Although "family" is a foreign concept to Monroe, Oates makes it clear from the
start why she would spend a lifetime hungrily searching for the unconditional
love it represents to her. Her mother, Gladys Mortenson, is depicted with
horrifying, gothic detail that is classic Oates. Her father, meanwhile, is
equally oppressive through his absence. Six-year-old Norma Jeane learns to fear
what she thinks of as "movie talk," which is the language Gladys -- a failed
actress working as a film cutter -- speaks most of the time. In a doomed
attempt to appease her mother's mad rantings, the child learns the importance
of acting: "Norma Jeane smiled. Smiling meant that you understood but you were
happy not-understanding."
Anyone knows the story of a woman looking for love in all the wrong places is
bound have a sad ending, especially when the woman is Marilyn Monroe. But
Oates's narrative is infused with a relentless, inventive energy that's well
suited to its kaleidoscopic heroine. Blonde wills your attention with
its gothic excess much as Monroe did with her over-the-top perfection, but it
does so in scenes far from the twinkling artificiality of Monroe's films. One
morning "the Playwright" rises early to discover his pregnant wife is missing.
He finds her on the steps of the cellar: " . . . in that
instant she turned, her azure eyes widened even as the pupils were dilated,
unseeing . . . she held in both hands a plate and on the plate
there was a chunk of raw hamburger, leaking blood; she'd been eating the
hamburger from the plate, like a cat, and licking the blood."
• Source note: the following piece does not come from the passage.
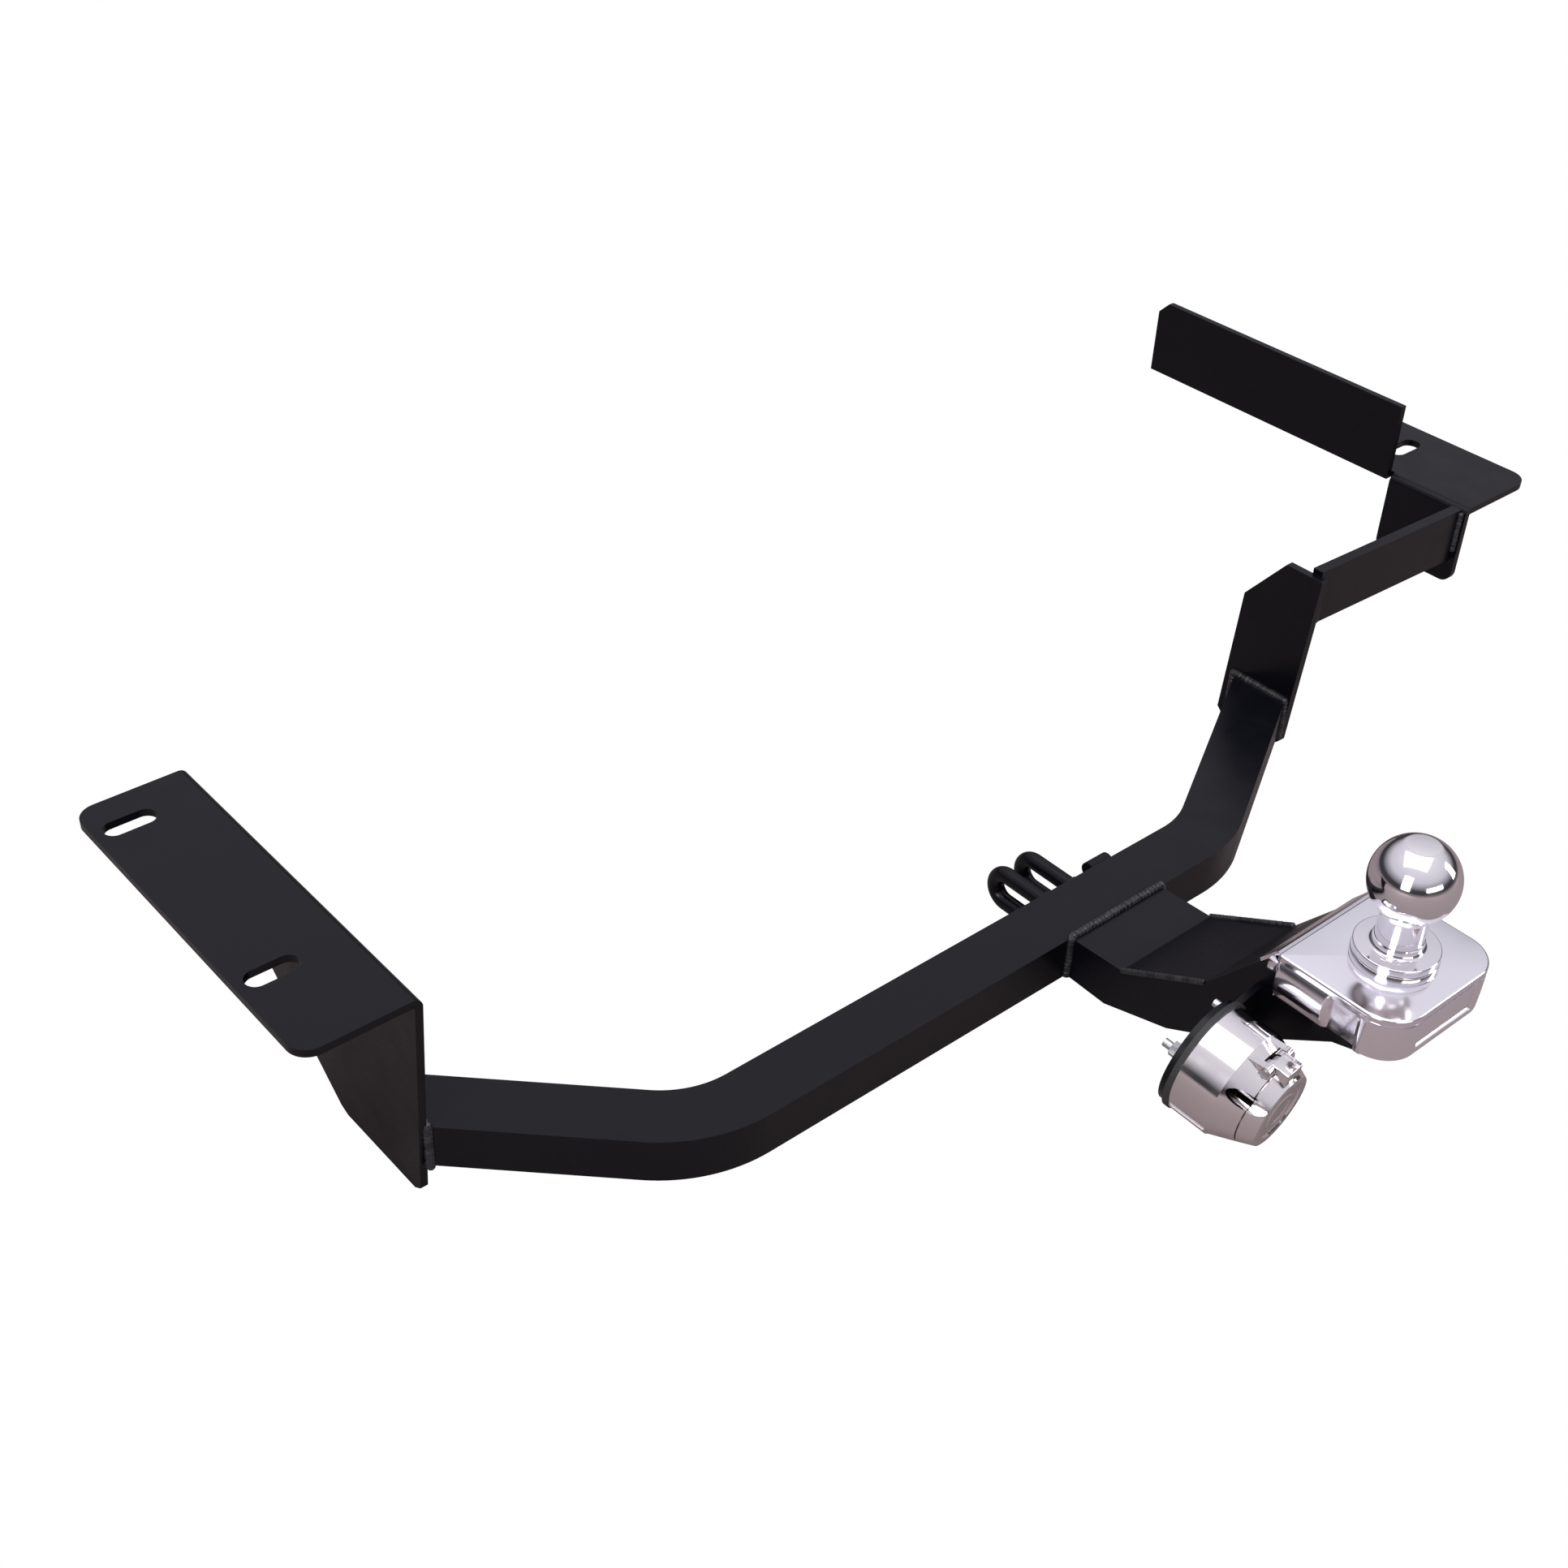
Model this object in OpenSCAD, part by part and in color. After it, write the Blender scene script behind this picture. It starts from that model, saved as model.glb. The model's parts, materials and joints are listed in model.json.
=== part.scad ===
// Fixed rear tow bar for a small car: bent cross tube, two chassis brackets,
// raised welded tongue, polished ball platform with a 50 mm ball, safety-chain
// loops and a round trailer socket with a sprung hinged lid.
// Millimetres. +X is the car's right, +Y is forwards, +Z is up.
// Origin: middle of the four chassis bolt slots, on the level bracket faces.
// The modules are drawn from the middle of the cross tube, then placed().

/* [Cross tube] */
// Tube depth, front to back
tube_w = 40; // [30:1:55]
// Tube height
tube_h = 30; // [22:1:40]
// Tube wall
tube_wall = 3; // [2:0.5:4]
// Centre line radius of the two bends
bend_r = 80; // [60:1:110]
// Left bend, distance from the ball line
bend_left_x = 314; // [260:1:360]
// Right bend, distance from the ball line
bend_right_x = 109; // [95:1:160]
// Left arm angle forwards
left_angle = 44; // [36:1:50]
// Right arm angle forwards
right_angle = 28.5; // [22:0.5:34]

/* [Chassis brackets] */
// Ball line to the inner face of each bracket
rail_x = 441; // [410:1:480]
// Height of the two bracket faces above the tube centre
rail_z = 117.5; // [100:0.5:140]
// Bracket sheet thickness
sheet = 5; // [4:0.5:6]
// Left flange width
left_flange_w = 72; // [62:1:90]
// Right flange width
right_flange_w = 80; // [66:1:92]
// Slot spacing front to back
slot_pitch = 160; // [130:1:180]
// Rear slot, distance in front of the tube centre
slot_rear_y = 145; // [130:1:160]
// Slot length, across the car
slot_len = 32; // [28:1:42]
// Slot width
slot_w = 14; // [10:0.5:16]
// Slot centre, distance from the ball line
slot_off = 45; // [38:1:48]
// Height of the upstanding lip of the right bracket
lip_h = 54; // [35:1:70]

/* [Right post and outrigger] */
// Post inner face, distance from the ball line
post_x = 271.5; // [255:0.5:290]
// Post plate thickness
post_t = 6; // [5:0.5:8]
// Outrigger bar thickness
out_t = 8; // [6:0.5:10]
// Outrigger bar height
out_h = 42; // [34:1:48]

/* [Tongue] */
// Tongue width over its side plates
tongue_w = 82; // [72:1:86]
// Tongue plate thickness
tongue_t = 5; // [4:0.5:6]
// Rise of the tongue from the tube top to the ball pad
tongue_rise = 88; // [70:1:100]

/* [Ball platform] */
// Platform width
plat_w = 97; // [94:1:110]
// Platform length
plat_l = 80; // [74:1:90]
// Platform height
plat_h = 29; // [24:1:34]
// Platform corner radius at the rear
plat_r = 22; // [16:1:26]
// Platform shell thickness
plat_wall = 4; // [3:0.5:4.5]

/* [Ball] */
// Ball diameter
ball_d = 50; // [50:0.8:50.8]
// Ball centre above the platform
ball_rise = 54.5; // [50:0.5:60]
// Neck diameter
neck_d = 27; // [24:0.5:30]
// Collar diameter
collar_d = 48; // [42:1:52]
// Shank diameter
shank_d = 22; // [19:0.5:24]

/* [Chain loops] */
// Bar diameter of the loops
loop_bar = 11; // [9:0.5:12]
// Clear gap inside each loop
loop_gap = 10; // [7:0.5:14]
// Reach of the loops in front of the tube
loop_reach = 49; // [40:1:60]

/* [Trailer socket] */
// Socket body radius
sock_r = 33.5; // [31:0.5:34]
// Socket body length
sock_l = 40; // [34:1:44]
// Straight length of the socket body before its taper
sock_straight = 25; // [20:1:28]
// Lid depth
lid_l = 9.6; // [8:0.2:12]
// Hinge pin diameter
pin_d = 4; // [3:0.5:4]

/* [Hidden] */
$fn = 96;
far = 2000;
half_w = tube_w / 2;
half_h = tube_h / 2;
// cross tube centre line
left_reach = rail_x - sheet;
left_tan = bend_r * tan(left_angle / 2);
right_tan = bend_r * tan(right_angle / 2);
right_end_y = (post_x - bend_right_x) * tan(right_angle);
// brackets
flange_front = slot_rear_y + slot_pitch + 28;
flange_rear = 80;
right_front = slot_rear_y + slot_pitch + 57;
right_rear = 56;
lip_rear = 127;
tab_h = 62;
leg_drop = rail_z + half_h + 22;
fold_r = 6;
// post and outrigger
post_cy = right_end_y;
post_rear = post_cy - 33;
post_front = post_cy + 31;
post_top = rail_z + 0.5;
out_y = post_rear + 5;
out_top = rail_z - 1.5;
// tongue, side view points (y, z) of the top face
pad_z = half_h + tongue_rise;
pad_t = 10;
plat_front = -167;
top_line = [[-half_w, half_h], [-61, half_h + 2], [-120, half_h + tongue_rise * 0.385],
  [plat_front + 5, pad_z - 4]];
floor_line = [[-half_w, -half_h], [-52, -half_h - 1], [-100, -1.5], [-129, 14], [-207, 67]];
// platform and ball
plat_z = pad_z + plat_wall;
plat_rear = plat_front - plat_l;
ball_y = -208;
ball_z = plat_z + ball_rise;
washer_h = 5.4;
collar_h = 4.8;
hole_d = shank_d + 1;
nut_w = shank_d * 1.5;
spring_h = 4;
nut_h = 16;
pad_low = pad_z - pad_t;
// socket
sock_pos = [-90.8, -160, 52.6];
sock_tilt = [8, 0, 6];
gasket_t = 3;
plate_t = 4;
screw_r = 28.2;
screw_d = 5;
screw_at = [147, 27, 267];
sock_end = -gasket_t - sock_l;
taper = 0.408;
end_r = sock_r - taper * (sock_l - sock_straight);
hinge_y = sock_end + 3;
hinge_z = sock_r - 4.5;
knuckle_r = 4;
knuckle_w = 14;
ear_t = 4.5;
block_r = 20;
pin_ring = 12;
steel_black = [0.09, 0.09, 0.11];
chrome = [0.78, 0.77, 0.8];

function unit(v) = v / norm(v);
function left_of(a, b) = let (d = unit(b - a)) [-d[1], d[0]];
function mitre(p, i) = let (
    a = i == 0 ? left_of(p[0], p[1]) : left_of(p[i - 1], p[i]),
    b = i == len(p) - 1 ? a : left_of(p[i], p[i + 1]))
  (a + b) / (1 + a * b);
function shifted(p, d) = [for (i = [0 : len(p) - 1]) p[i] + d * mitre(p, i)];
function reversed(p) = [for (i = [len(p) - 1 : -1 : 0]) p[i]];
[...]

Oates's Marilyn is scary. Living in a drugged twilight state, she nonetheless
orchestrates her death with the finesse of a Hollywood director, even ensuring
that her make-up man will render his services one last time. The intrusion of a
hoky CIA "sharpshooter" at Monroe's deathbed is unfortunate. Sent to silence
"the President's blond whore," he distracts from the triumphant scene played in
the darkened theater of Norma Jeane's mind: "I ran along the beach barefoot
& my hair whipping in the wind. It was Venice Beach, it was early morning,
I was alone & the burning Princess was dead. & I was alive."